Tibetan Buddhism is the body of Buddhist doctrine and institutions characteristic of Tibet, the regions surrounding the Himalayas and much of Central Asia. It derives from the latest stages of Indian Buddhism and preserves "the Tantric status quo of eighth-century India." Tibetan Buddhism aspires to Buddhahood or rainbow body.

Religious texts and commentaries comprise the Tibetan Buddhist canon, such that Tibetan is a spiritual language of these areas. Among its prominent exponents is the 14th Dalai Lama of Tibet. The number of its adherents is estimated to be between ten and twenty million.

Westerners unfamiliar with Tibetan Buddhism initially turned to China for an understanding. There the term used was "lamaism" (literally, "doctrine of the lamas": lama jiao) to distinguish it from a then traditional Chinese form (fo jiao). The term was taken up by western scholars including Hegel, as early as 1822. Insofar as it implies a discontinuity between Indian and Tibetan Buddhism, the term has been discredited.

Another term, "Vajrayāna" is occasionally used mistakenly for Tibetan Buddhism. More accurately, it signifies a certain subset of practices included in, not only Tibetan Buddhism, but other forms of Buddhism as well.

The native Tibetan term for all Buddhism is "doctrine of the internalists" (nang-pa'i chos: …of those who emphasise introspection).

There is a "close association between the religious and the secular the spiritual and the temporal" in Tibet.
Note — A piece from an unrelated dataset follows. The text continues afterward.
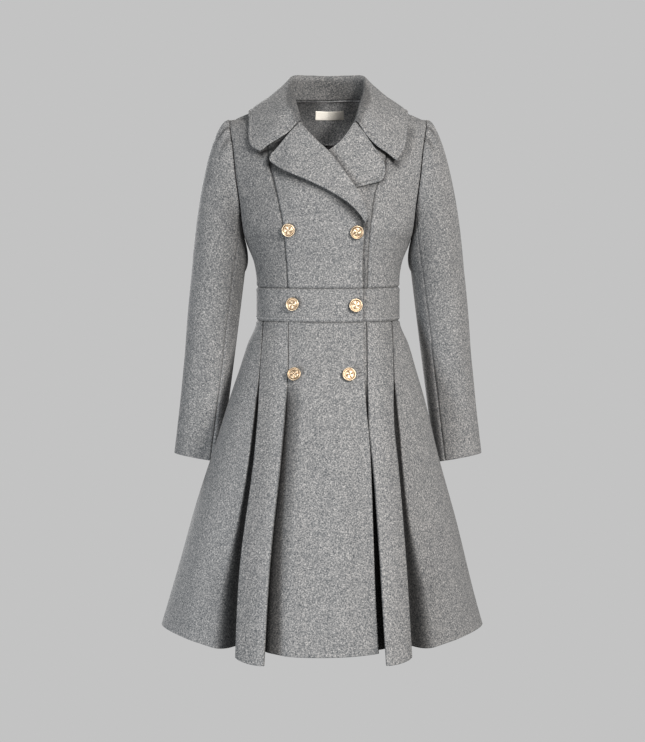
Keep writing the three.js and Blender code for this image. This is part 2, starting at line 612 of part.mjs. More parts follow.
function addSkirt() {
  addFrontPanel({
    name: 'skirt_front_right', table: RIGHT_PLEAT, sign: -1, foldName: 'centreFold',
    hem: HEM.centreEnd, sag: HEM.sag,
    edgeX: (z) => column(RIGHT_FRONT_EDGE, 'x', z),
    lift: (x) => OVERLAP.lift * smooth((x - OVERLAP.skirtX) / OVERLAP.skirtSpan),
  });
  addFrontPanel({
    name: 'skirt_front_left', table: LEFT_PLEAT, sign: 1, foldName: 'underFold', hem: HEM.underlap,
    edgeX: () => UNDERLAP_X,
  });
  addBackPanel('skirt_back_centre', BACK_PLEAT);
  for (const [hand, sign, table] of [['right', -1, RIGHT_PLEAT], ['left', 1, LEFT_PLEAT]]) {
    addPleatPanel(`skirt_pleat_front_${hand}`, table, sign, 'front');
    addPleatPanel(`skirt_pleat_back_${hand}`, BACK_PLEAT, sign, 'back');
    addSidePanel(`skirt_side_front_${hand}`, table, sign, 'front');
    addSidePanel(`skirt_side_back_${hand}`, BACK_PLEAT, sign, 'back');
  }
}

// The armhole edge at an angle, 0 at the shoulder and a quarter turn at the front
function armholePoint(angle) {
  const z = ARMHOLE.middleZ + ARMHOLE.halfHeight * Math.cos(angle);
  const reach = Math.sin(angle) >= 0 ? ARMHOLE.frontReach : ARMHOLE.backReach;
  return new THREE.Vector3(column(BODY, 'half', z), SIDE_Y - reach * Math.sin(angle), z);
}

// A ring of the sleeve below the cap
function sleeveRing(angle, z) {
  const x = column(SLEEVE, 'x', z) + column(SLEEVE, 'wide', z) * Math.cos(angle);
  const y = column(SLEEVE, 'y', z) - column(SLEEVE, 'deep', z) * Math.sin(angle);
  return new THREE.Vector3(x, y, z + column(SLEEVE, 'tilt', z) * Math.cos(angle));
}

// The cap: a curve from the armhole, puffed out at the head with small tucks, down to the first ring
function capPoint(angle, share, puff) {
  const start = armholePoint(angle);
  const end = sleeveRing(angle, SLEEVE_CAP.endZ);
  const head = (1 + Math.cos(angle)) / 2;
  start.x += SLEEVE_CAP.clearance * Math.sqrt(1 - head);
  const rounded = new THREE.Vector3(0, -Math.sin(angle), Math.cos(angle));
  const rise = start.clone().addScaledVector(rounded, SLEEVE_CAP.lift * head);
  rise.x += SLEEVE_CAP.flat + puff * head;
  const fall = end.clone();
  fall.z += SLEEVE_CAP.fall + SLEEVE_CAP.drop * head;
  fall.x -= SLEEVE_CAP.spread * head + SLEEVE_CAP.under * (1 - head);
  const curve = new THREE.CubicBezierCurve3(start, rise, fall, end);
  const { tuckShare, tuckFrom, tuckSpan } = SLEEVE_CAP;
  const near = Math.sin(Math.PI * Math.min(1, share / tuckShare))
    * smooth((Math.cos(angle) - tuckFrom) / tuckSpan);
  const tuck = SLEEVE_CAP.tuckDepth * near * Math.cos(angle * SLEEVE_CAP.tucks * 2);
  return curve.getPoint(share).addScaledVector(rounded, tuck);
}

const CAP_STEPS = [0.004, 0.08, 0.18, 0.3, 0.45, 0.62, 0.8, 1];
const ARM_STEPS = [-366, -453, -539, -638.5];

function addSleeve(hand, sign) {
  const rows = CAP_STEPS.length + ARM_STEPS.length - 1;
  const sleevePoint = (angle, i) => {
    const cuffs = CAP_STEPS.length;
    const p = i < cuffs ? capPoint(angle, CAP_STEPS[i], SLEEVE_CAP.puff[hand])
      : sleeveRing(angle, ARM_STEPS[i - cuffs]);
    return p.setX(sign * p.x);
  };
  const halves = [
    { name: `sleeve_top_${hand}`, from: -SLEEVE_SEAM_ANGLE, to: SLEEVE_SEAM_ANGLE, columns: 20 },
    {
      name: `sleeve_under_${hand}`, from: SLEEVE_SEAM_ANGLE, to: 2 * Math.PI - SLEEVE_SEAM_ANGLE, columns: 8,
    },
  ];
  for (const { name, from, to, columns } of halves) {
    wall({
      name, rows, columns, continues: { start: true, end: true }, gap: SLEEVE_CAP.gap,
      point: (i, j) => sleevePoint(mix(from, to, j / columns), i),
    });
  }
}

// One section of the collar: up the stand, over the roll and down the fall
function collarSection({ neck, roll, fall, edge }) {
  const [n, r, f, e] = [neck, roll, fall, edge];
  const away = f.clone().sub(n).setZ(0).normalize();
  const stand = n.clone().lerp(r, 0.55).addScaledVector(away, -COLLAR_TURN.hollow);
  const turn = Math.min(COLLAR_TURN.radius, r.distanceTo(n) * 0.35);
  const inner = r.clone().addScaledVector(away, -turn * 0.8);
  inner.z -= turn * 1.1;
  const outer = r.clone().addScaledVector(away, turn * 1.2);
  outer.z -= turn * 0.5;
  const upper = outer.clone().lerp(f, 0.5);
  upper.z += COLLAR_TURN.upper;
  const lower = f.clone().lerp(e, 0.5);
  lower.z += COLLAR_TURN.lower;
  return [n, stand, inner, r, outer, upper, f, lower, e];
}

// The collar's lower edge, just past the neck edge of the panels that it is sewn to
function neckSeam(sign, { neckX, neckZ }) {
  const edge = sign < 0 ? RIGHT_FRONT_EDGE : LEFT_FRONT_EDGE;
  const side = neckZ === undefined ? 'back' : 'front';
  const z = neckZ ?? backNeckZ(neckX);
  const x = neckZ === undefined ? sign * neckX : column(edge, 'x', neckZ);
  const seam = bodyPoint(angleAt(x, z, side), z);
  const inward = new THREE.Vector3(-seam.x, -seam.y, 0).normalize();
  seam.addScaledVector(inward, NECK_SEAM.inward);
  seam.z += NECK_SEAM.up;
  return seam;
}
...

The term for this relationship is chos srid zung 'brel.

In the west the term "Indo-Tibetan Buddhism" has become current, in acknowledgement of its derivation from the latest stages of Buddhist development in northern India.

Tibetan Buddhism comprises the teachings of the three vehicles of Buddhism: the Foundational Vehicle, Mahāyāna, and Vajrayāna. The Mahāyāna goal of spiritual development is to achieve the enlightenment of buddhahood in order to most efficiently help all other sentient beings attain this state. The motivation in it is the bodhicitta mind of enlightenment — an altruistic intention to become enlightened for the sake of all sentient beings.Bodhisattvas are revered beings who have conceived the will and vow to dedicate their lives with bodhicitta for the sake of all beings. Tibetan Buddhism teaches methods for achieving buddhahood more quickly by including the Vajrayāna path in Mahāyāna.